Sikkens Prize
Sikkens Prize winners Gerrit Rietveld
Gerrit Rietveld

Gerrit Rietveld

In 1959 architect Gerrit Rietveld was the first recipient of the Sikkens Prize. The prize was awarded to Rietveld for his entire oeuvre insofar as he contributed in this to the realization of the synthesis between space and color.

The visionary power of de Stijl

Gerrit Rietveld was an ideal choice for the first Sikkens Prize. It was a choice like a manifesto, with which the measure and weight of the prize were calibrated. He was also a choice in terms of the programme, a gesture to the inspirational past as a starting point for new ideals.

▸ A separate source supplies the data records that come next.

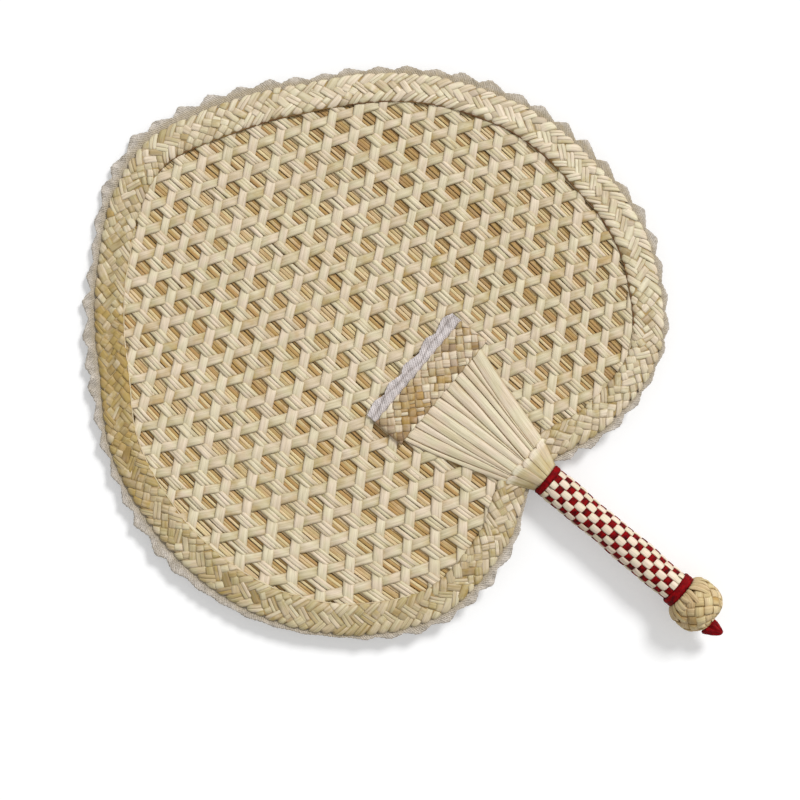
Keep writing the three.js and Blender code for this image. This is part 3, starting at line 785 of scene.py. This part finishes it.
LACE_WIDTH, LACE_INSET, LACE_THICKNESS, LACE_MARGIN = 16.5, 7.4, 0.2, 0.3
SCALLOP_STEPS = 24
CROSS_LACE_LENGTH, CROSS_LACE_LAP, CROSS_LACE_THICKNESS = 74.5, 7, 0.25

# How far the lace reaches past the leaf's edge, between its points and at them, at lengths along the rim
LACE_REACH = [
    (3, 1, 4.8), (48, 2, 5.6), (81, 0.4, 2.3), (103, 0.9, 3.8), (165, 1, 5.2), (183, -0.8, 2.9),
    (218, -1, 3.7), (243, 1.2, 4.9), (273, 2.8, 7), (303, 2, 4.8), (383, 1.3, 4.4), (428, 0.9, 5.3),
    (463, 1.6, 6.2), (495, 3.6, 8.3), (533, 2.4, 5), (563, 1.2, 6), (603, 4.6, 8.2), (648, 0.7, 4.4),
    (688, 3, 7.2), (715, 4.3, 8.3), (743, 4, 5.2), (783, 2.3, 3.4), (818, 0.8, 1.3), (848, 1.8, 4.2),
    (908, 2.8, 7.2), (928, 3.2, 5.5), (948, 1.6, 2.6), (962, 0.6, 0.8),
]


def scallops(t, pitch, valley, peak):
    """How far a row of uneven points reaches at each length, with small loops along its edge."""
    turn = t / pitch
    each = np.clip(np.floor(turn).astype(int), 0, None)
    uneven = np.random.default_rng(5)
    size = uneven.uniform(0.78, 1.12, each.max() + 2)[each]
    tip = uneven.uniform(0.36, 0.68, each.max() + 2)[each]
    share = turn - each
    rise = np.where(share < tip, share / tip, (1 - share) / (1 - tip))
    point = 1.03 - np.sqrt((1 - rise) ** 2 + 0.014)
    return valley + (peak - valley) * size * point + 0.15 * np.sin(TURN * 6 * share)


def declare_cloth(cloth, length, flat, *rests_on):
    """Works out the lace's area, that of its grid of places laid flat."""
    across, along = flat[1:, :-1] - flat[:-1, :-1], flat[:-1, 1:] - flat[:-1, :-1]
    area = float(np.linalg.norm(np.cross(across, along), axis=-1).sum()) * MM * MM


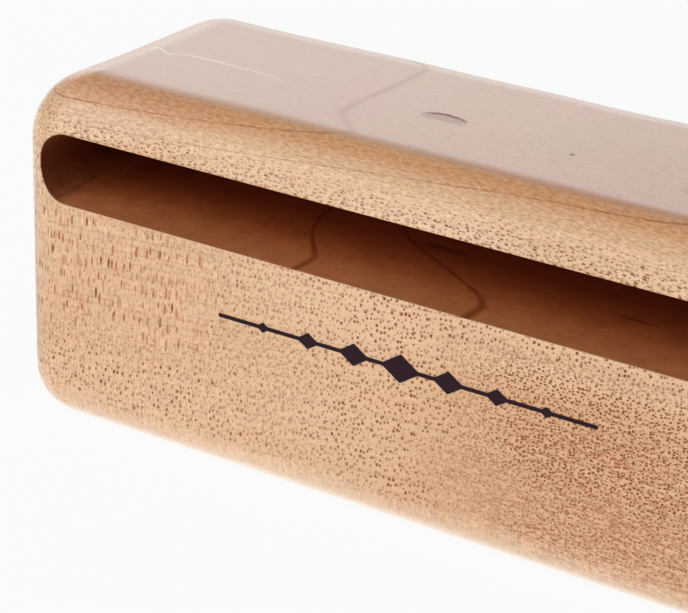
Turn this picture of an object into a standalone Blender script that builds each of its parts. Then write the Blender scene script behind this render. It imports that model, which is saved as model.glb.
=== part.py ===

In those years, admiration for de Stijl was not yet a generally and internationally accepted phenomenon as it is now, but there was interest in this avant garde movement in a specialist circle.


Interest in De Stijl

This was reflected, amongst other things, in a number of exhibitions and recent studies: in 1951 the Stedelijk Museum in Amsterdam devoted a retrospective exhibition to de Stijl and in the following year this was repeated in the Museum of Modern Art in New York. In 1956, Hans Jaffé, the deputy director of the Stedelijk Museum and later Professor of Art History at the University of Amsterdam, published his monograph on de Stijl; in 1958, the art historian Theodore Brown did a doctorate on a study of Rietveld’s furniture. The visionary power of this avant garde artist – by definition a peripheral phenomenon in his own time – was therefore taken seriously.


Colour in architecture

Rietveld made the following speech when accepting the first Sikkens Prize in 1959:
“I was very surprised to be awarded the first Sikkens Prize. Obviously it made me think: ‘Nowadays there are many colour advisors whose use of colour is much more generous than mine; i use only a few.’ But perhaps the motto of our American colleague Mies van der Rohe played a part in this: ‘less is more’. Certainly, I gratefully accepted the prize and at the same time, i knew what i would do with it, and that is to continue my study of colours which i started almost half a century ago. At the time it was mainly for my own use. I will now endeavor to continue in such a way that everything can be accurately recorded for more general application and, I hope, in the interests of colour in architecture.”